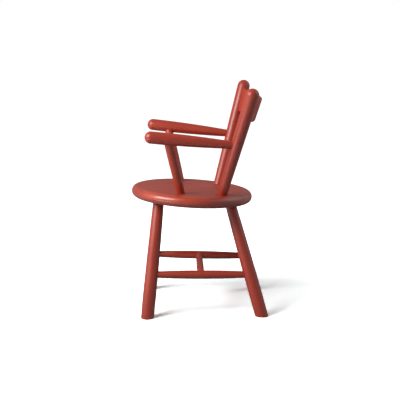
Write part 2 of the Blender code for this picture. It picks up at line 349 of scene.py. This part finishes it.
# Where use has rubbed the paint: the marked wear, broken up by blotches
def makeRubbed(look):
    inputs = (("Grain", "NodeSocketVector", None), ("Wear", "NodeSocketFloat", 0.0),
              ("Blotch", "NodeSocketFloat", 0.006), ("Amount", "NodeSocketFloat", 0.5))
    group, given, result = newGroup("rubbedPaint", inputs, (("Rubbed", "NodeSocketFloat"),))
    scale = mathNode(group, "DIVIDE", 1.0, given.outputs["Blotch"])
    noise = addNode(group, "ShaderNodeTexNoise")
    noise.inputs["Detail"].default_value = look["detail"]
    noise.inputs["Roughness"].default_value = look["roughness"]
    joinUp(group, given.outputs["Grain"], noise.inputs["Vector"])
    joinUp(group, scale, noise.inputs["Scale"])
    worn = mathNode(group, "MULTIPLY", given.outputs["Wear"], given.outputs["Amount"])
    bared = mathNode(group, "SUBTRACT", mathNode(group, "ADD", worn, noise.outputs["Fac"]), 1.0)
    joinUp(group, rangeNode(group, bared, *look["range"]), result.inputs["Rubbed"])
    return group


streaksAlongGrain = makeStreaks()
rubbedPaint = makeRubbed(rubbedLook)


def placeStreaks(tree, grain, streaks):
    width, length, detail = streaks
    return placeGroup(tree, streaksAlongGrain, Grain=grain, Width=width, Length=length, Detail=detail)


# Satin paint brushed along the grain, over wood whose pores still show a little
def mixPaint(name, look):
    paint = bpy.data.materials.new(name)
    paint.use_nodes = True
    tree = paint.node_tree
    shader = tree.nodes["Principled BSDF"]
    grain = addNode(tree, "ShaderNodeAttribute", attribute_name="grain").outputs["Vector"]
    wear = addNode(tree, "ShaderNodeAttribute", attribute_name="wear").outputs["Fac"]
    clouds = placeStreaks(tree, grain, look["clouds"])
    strokes = placeStreaks(tree, grain, look["strokes"])
    pores = placeStreaks(tree, grain, look["pores"])
    ridges = placeStreaks(tree, grain, look["ridges"])
    rubbed = placeGroup(tree, rubbedPaint, Grain=grain, Wear=wear, Blotch=look["rubbedBlotch"],
                        Amount=look["rubbedAmount"])

    thin = rangeNode(tree, clouds, *look["cloudRange"])
    brushed = rangeNode(tree, strokes, *look["strokeRange"], 0.0, look["strokeShow"])
    pored = rangeNode(tree, pores, *look["poreRange"], 0.0, look["poreShow"])
    tone = mixColours(tree, thin, (*look["red"], 1), (*look["thinRed"], 1))
    tone = mixColours(tree, brushed, tone, (*look["deepRed"], 1))
    tone = mixColours(tree, pored, tone, (*look["deepRed"], 1))
    tone = mixColours(tree, rubbed, tone, (*look["rubbedTo"], 1))
    joinUp(tree, tone, shader.inputs["Base Color"])

    dull = rangeNode(tree, clouds, *look["roughRange"], *look["roughness"])
    dull = mathNode(tree, "SUBTRACT", dull, mathNode(tree, "MULTIPLY", rubbed, look["rubbedSmoother"]))
    facing = addNode(tree, "ShaderNodeLayerWeight").outputs["Facing"]
    glancing = mathNode(tree, "POWER", facing, look["glancingPower"])
    glancing = mathNode(tree, "MULTIPLY", glancing, look["glancingDull"])
    joinUp(tree, mathNode(tree, "ADD", dull, glancing), shader.inputs["Roughness"])
    shader.inputs["Specular IOR Level"].default_value = look["gloss"]

    dips = rangeNode(tree, pores, *look["poreDips"], 0.0, look["poreDeep"])
    height = mathNode(tree, "MULTIPLY", strokes, look["strokeHigh"])
    height = mathNode(tree, "ADD", height, mathNode(tree, "MULTIPLY", ridges, look["ridgeHigh"]))
    height = mathNode(tree, "SUBTRACT", height, dips)
    height = mathNode(tree, "SUBTRACT", height, mathNode(tree, "MULTIPLY", rubbed, look["rubbedDeep"]))
    bump = addNode(tree, "ShaderNodeBump")
    bump.inputs["Strength"].default_value = look["bumpStrength"]
    bump.inputs["Distance"].default_value = look["bumpDepth"]
    joinUp(tree, height, bump.inputs["Height"])
    joinUp(tree, bump.outputs["Normal"], shader.inputs["Normal"])
    return paint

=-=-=

• [EXERCISE PROMPT] Print the material above verbatim, first line through the line containing "Width=width, Length=length, Detail=detail)", both included.

• [SOLUTION TO THIS PROBLEM]
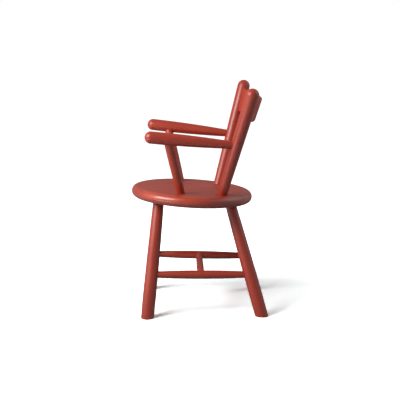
Write part 2 of the Blender code for this picture. It picks up at line 349 of scene.py. This part finishes it.
# Where use has rubbed the paint: the marked wear, broken up by blotches
def makeRubbed(look):
    inputs = (("Grain", "NodeSocketVector", None), ("Wear", "NodeSocketFloat", 0.0),
              ("Blotch", "NodeSocketFloat", 0.006), ("Amount", "NodeSocketFloat", 0.5))
    group, given, result = newGroup("rubbedPaint", inputs, (("Rubbed", "NodeSocketFloat"),))
    scale = mathNode(group, "DIVIDE", 1.0, given.outputs["Blotch"])
    noise = addNode(group, "ShaderNodeTexNoise")
    noise.inputs["Detail"].default_value = look["detail"]
    noise.inputs["Roughness"].default_value = look["roughness"]
    joinUp(group, given.outputs["Grain"], noise.inputs["Vector"])
    joinUp(group, scale, noise.inputs["Scale"])
    worn = mathNode(group, "MULTIPLY", given.outputs["Wear"], given.outputs["Amount"])
    bared = mathNode(group, "SUBTRACT", mathNode(group, "ADD", worn, noise.outputs["Fac"]), 1.0)
    joinUp(group, rangeNode(group, bared, *look["range"]), result.inputs["Rubbed"])
    return group


streaksAlongGrain = makeStreaks()
rubbedPaint = makeRubbed(rubbedLook)


def placeStreaks(tree, grain, streaks):
    width, length, detail = streaks
    return placeGroup(tree, streaksAlongGrain, Grain=grain, Width=width, Length=length, Detail=detail)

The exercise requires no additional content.